Nicky, please tell me the number of the post in which you pursued this most
interesting point. Thank you.
>And I believe that Marx borrowed this emphasis on explaining the necessary
>connections from Hegel.
This idea that money is *necessary* given the *concept* of abstract labor
seems to me an idealist derivation (money is necessary due to the objective
class relations of a bourgeois society, which is what Marx argued in Anti
Proudhon and after). And even if the Hegelian logic of essence explains the
kind of necessity money as an appearance of essence enjoys, I still don't
think this proves that we must learn Hegel's logic. It only indicates that
through the analysis of the objective relations of bourgeois society, there
is a kind of appearance/essence relation that bears (or may only seem to
bear) some relation to Hegel's critique of Descartes on this issue. This
may interest Hegel's scholars, allow them a kind of inside joke, this added
source of pleasure when reading Marx. So understanding of Hegel may be
necessary to understand just how funny Marx was.

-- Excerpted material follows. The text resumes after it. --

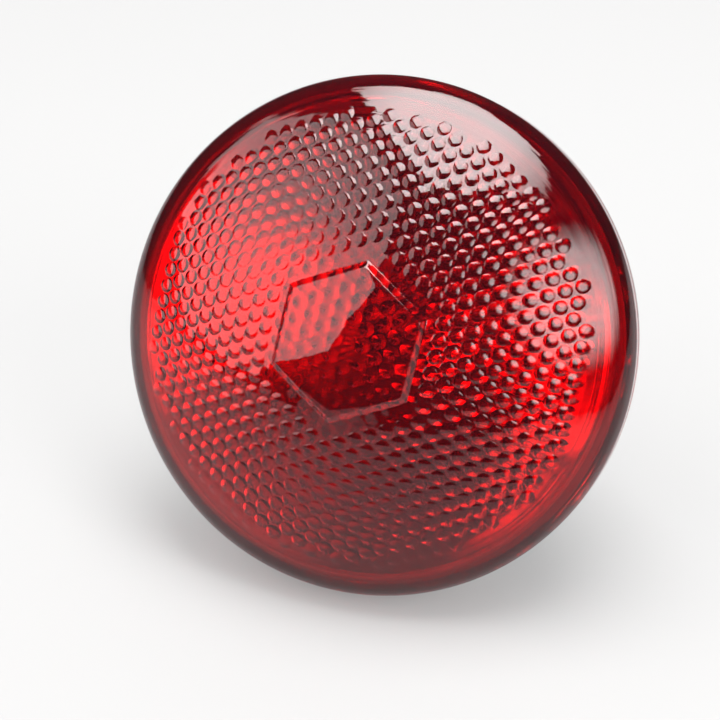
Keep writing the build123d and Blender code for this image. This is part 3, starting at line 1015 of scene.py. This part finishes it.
def camera():
    back = way_to(CAMERA_AZIMUTH, CAMERA_ELEVATION)
    right = Vector((0, 0, 1)).cross(back).normalized()
    data = bpy.data.cameras.new("camera")
    data.lens = CAMERA_LENS
    data.clip_start = 0.01
    made = bpy.data.objects.new("camera", data)
    aside = right * CAMERA_ASIDE.x + back.cross(right) * CAMERA_ASIDE.y
    made.location = lens_middle() + back * CAMERA_DISTANCE + aside
    made.rotation_euler = back.to_track_quat("Z", "Y").to_euler()
    bpy.context.scene.collection.objects.link(made)
    bpy.context.scene.camera = made


def glowing(name, strength, fade, through):
    """A softbox's front, which glows on one side only."""
    f = Finish(name)
    behind = f.node("ShaderNodeNewGeometry", output="Backfacing")
    dimmed = f.radius(f.node("ShaderNodeTexCoord", output="Object")).between(*fade)
    matt = f.node("ShaderNodeLightPath", output="Is Diffuse Ray")
    clear = f.node("ShaderNodeLightPath", output="Is Transmission Ray")
    shown = strength * (1.0 - matt * (1.0 - MATT_SHARE)) * (1.0 - clear * (1.0 - through))
    light = f.node("ShaderNodeEmission", sockets={"Color": SOFTBOX_COLOUR, "Strength": shown})
    dark = f.node("ShaderNodeEmission", sockets={"Strength": 0.0})
    hidden = behind.at_least(dimmed)
    face = f.node("ShaderNodeMixShader", sockets={0: hidden, 1: light, 2: dark})
    f.material.node_tree.links.new(face.socket, f.output.inputs["Surface"])
    return f.material


def softbox(name, bm, place, light):
    """A light panel that the lamp mirrors but the camera doesn't see."""
    panel = in_scene(name, as_mesh(bm, name), glowing(name, **light))
    panel.matrix_world = place
    panel.visible_camera = False


def overhead_softbox():
    """A four-sided panel over the lamp that faces down."""
    bm = bmesh.new()
    bmesh.ops.create_grid(bm, x_segments=1, y_segments=1, size=0.5)
    for vertex, (x, y) in zip(bm.verts, OVERHEAD_CORNERS):
        vertex.co = (x * LIGHT_HEIGHT, y * LIGHT_HEIGHT, 0.0)
    bmesh.ops.recalc_face_normals(bm, faces=bm.faces)
    for face in bm.faces:
        if face.normal.z > 0:
            face.normal_flip()
    place = Matrix.Translation(lens_middle() + Vector((0, 0, LIGHT_HEIGHT)))
    softbox("overhead_softbox", bm, place, OVERHEAD_LIGHT)


def standing_softbox(name, way, apothem, light):
    """An eight-sided panel that faces the lens from an azimuth and an elevation."""
    out = way_to(*way)
    bm = bmesh.new()
    corner = apothem / math.cos(math.radians(22.5))
    turn = Matrix.Rotation(math.radians(22.5), 4, "Z")
    bmesh.ops.create_circle(bm, cap_ends=True, segments=8, radius=corner, matrix=turn)
    facing = (-out).to_track_quat("Z", "Y").to_matrix().to_4x4()
    place = Matrix.Translation(lens_middle() + out * STANDING_DISTANCE) @ facing
    softbox(name, bm, place, light)


def white_table():
    """The white table's top, which glows a little so that its shadows stay soft."""
    f = Finish("white_table")
    place = f.node("ShaderNodeTexCoord", output="Object")
    tone = f.noise(place, 0.4, detail=3.0)
    return f.surface(
        Base_Color=f.mix(tone, (0.243, 0.244, 0.246, 1.0), (0.249, 0.250, 0.252, 1.0)),
        Roughness=0.6,
        Specular_IOR_Level=0.1,
        Emission_Color=(1.0, 1.0, 1.0, 1.0),
        Emission_Strength=TABLE_GLOW,
    )


def floor():
    bm = bmesh.new()
    bmesh.ops.create_circle(bm, cap_ends=True, segments=96, radius=TABLE_RADIUS)
    in_scene("floor", as_mesh(bm, "floor"), white_table())


def room():
    """A room that is dim in the lamp's reflections, fills its shadows, and is pale to the camera."""
    world = bpy.data.worlds.new("room")
    bpy.context.scene.world = world
    world.use_nodes = True
    nodes, links = world.node_tree.nodes, world.node_tree.links
    nodes.clear()
    path = nodes.new("ShaderNodeLightPath")
    shades = []
    for colour, strength in (ROOM_REFLECTED, ROOM_FILL, ROOM_SEEN):
        shade = nodes.new("ShaderNodeBackground")
        shade.inputs["Color"].default_value = (*colour, 1.0)
        shade.inputs["Strength"].default_value = strength
        shades.append(shade.outputs[0])
    shown = shades[0]
    for ray, shade in zip(("Is Diffuse Ray", "Is Camera Ray"), shades[1:]):
        mix = nodes.new("ShaderNodeMixShader")
        links.new(path.outputs[ray], mix.inputs[0])
        links.new(shown, mix.inputs[1])
        links.new(shade, mix.inputs[2])
        shown = mix.outputs[0]
    out = nodes.new("ShaderNodeOutputWorld")
    links.new(shown, out.inputs["Surface"])


def rendering():
    """Enough bounces for light to go in through the lens, round the mirror and out again."""
    scene = bpy.context.scene
    scene.cycles.max_bounces = 24
    scene.cycles.glossy_bounces = 16
    scene.cycles.transmission_bounces = 20
    scene.cycles.sample_clamp_indirect = 12.0
    scene.cycles.blur_glossy = 0.3
    scene.cycles.use_denoising = True
    scene.view_settings.view_transform = "Standard"


camera()
overhead_softbox()
standing_softbox("left_softbox", LEFT_WAY, LEFT_APOTHEM, LEFT_LIGHT)
standing_softbox("right_softbox", RIGHT_WAY, RIGHT_APOTHEM, RIGHT_LIGHT)
floor()
room()
rendering()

I am also concerned that to the extent that we consider Marx's theory
somehow to be necessary, logically speaking, we make ourselves immune to
tests of empirical confirmation.
>Thanks for the compliment, I guess. But what do you mean by my descent
>into "Hegelian mysticism"? I am not saying that there is some mystical
>"logic of essence" that is determining reality, but rather that Marx's
>logical method used to explain capitalist reality was derived in some
>respects from Hegel's logical method - explain the necessary connections,
>posit the presuppositions, inversion of subject and object, etc. (I agree
>with Riccardo on the importance of these latter two).
Yet this does come close to saying that Marx's results are *derived* from
Hegel's logic. Rather in Marx's reading, Hegel's ideas are shown not to
*derive* from the superiority of timlesss logic; rather Hegel's logic is
shown to derive its plausibility from the properties of historically
specific relations of bourgeois society--this is the kind of argument that
Moishe Postone advances. Seems convincing to me.
Perhaps Marx's understanding of totality as I suggesed in another post was
inspired by but still wholly inverted from Hegel's.
At the same time, I do find Tony S's argument (as I remember it)
persuasive. That Marx begins not with ideas but the commodity. Analysis of
commodity allows discovery of contradictions (use value and exchange value,
exchange value and value, value and surplus value). These contradictions
are also what allows Marx to point to the existence of objective classes
(surplus value implies a class of capitalists and a class of productive
proletarians). In this way, classes are derived from contradictions that
are discovered through logical analysis of an objective form. Here I
disagree with John Holloway. There obviously does seem to be a debt to
Hegel's method here of the kind that Tony S in particular has developed.
But I am not fully convinced yet.
>So please explain further what dangers I might fall into by exploring the
>influence of Hegel's logic on Marx's logic.
Of course I would have nothing to add to the John Rosethal/Tony Smith
debate on the dangers and possibilities here. My bias is in favor of
Rosenthal and Postone on this issue, partly because I want to encourage
people instead to go through the door to the kind of world historical and
empirical analysis that Richard Jones offered.